There is also much debate about the demise of the Start menu in Windows 8 where it is superseded by the flatter and much simpler to navigate Start screen. Personally I can’t say I have missed the Start menu for a moment, so I hope that its reported reincarnation in Windows 8.1 is optional!

Just to prove that I am not an unconditional sycophant, here are two specific bug bears:

  • A 128GB SSD isn’t quite big enough when you fulfil multiple job functions, so we followed Microsoft’s recommendation to buy a 64GB SD XC card to provide additional storage for nice-to-haves like one’s ever growing media collections. Unfortunately Windows 8 still refuses to add content from this kind of device to libraries for the standard music and photo apps, even though apparently it will from the more inevitably detachable alternative of a USB HDD!
  • You are required to connect at least one Microsoft account before several core apps will work at all which in my view is totally unacceptable for an enterprise machine.

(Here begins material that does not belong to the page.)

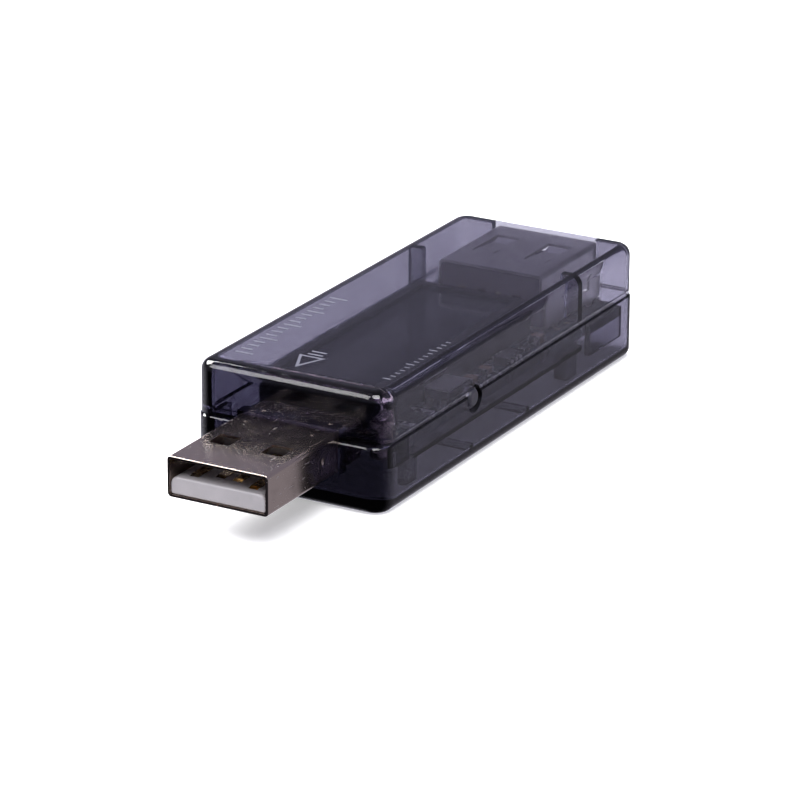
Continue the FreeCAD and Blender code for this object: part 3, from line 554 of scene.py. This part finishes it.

Our Surface Pro devices are attached to a domain and, in general terms, there is no specific Microsoft account which is appropriate for more than one company employee to use. The Calendar, Mail and People apps all integrate nicely with Exchange if you also attach at least one Microsoft account, so why on earth should they not be used with Exchange without one?

Microsoft may not regard these issues as bugs, but from the perspective of either a personal user or a corporate buyer, they certainly come across that way. We have seen that some early gripes with Surface Pro and Windows 8 had already been addressed by the time we got our hands on ours, so we can only hope that Microsoft is still listening.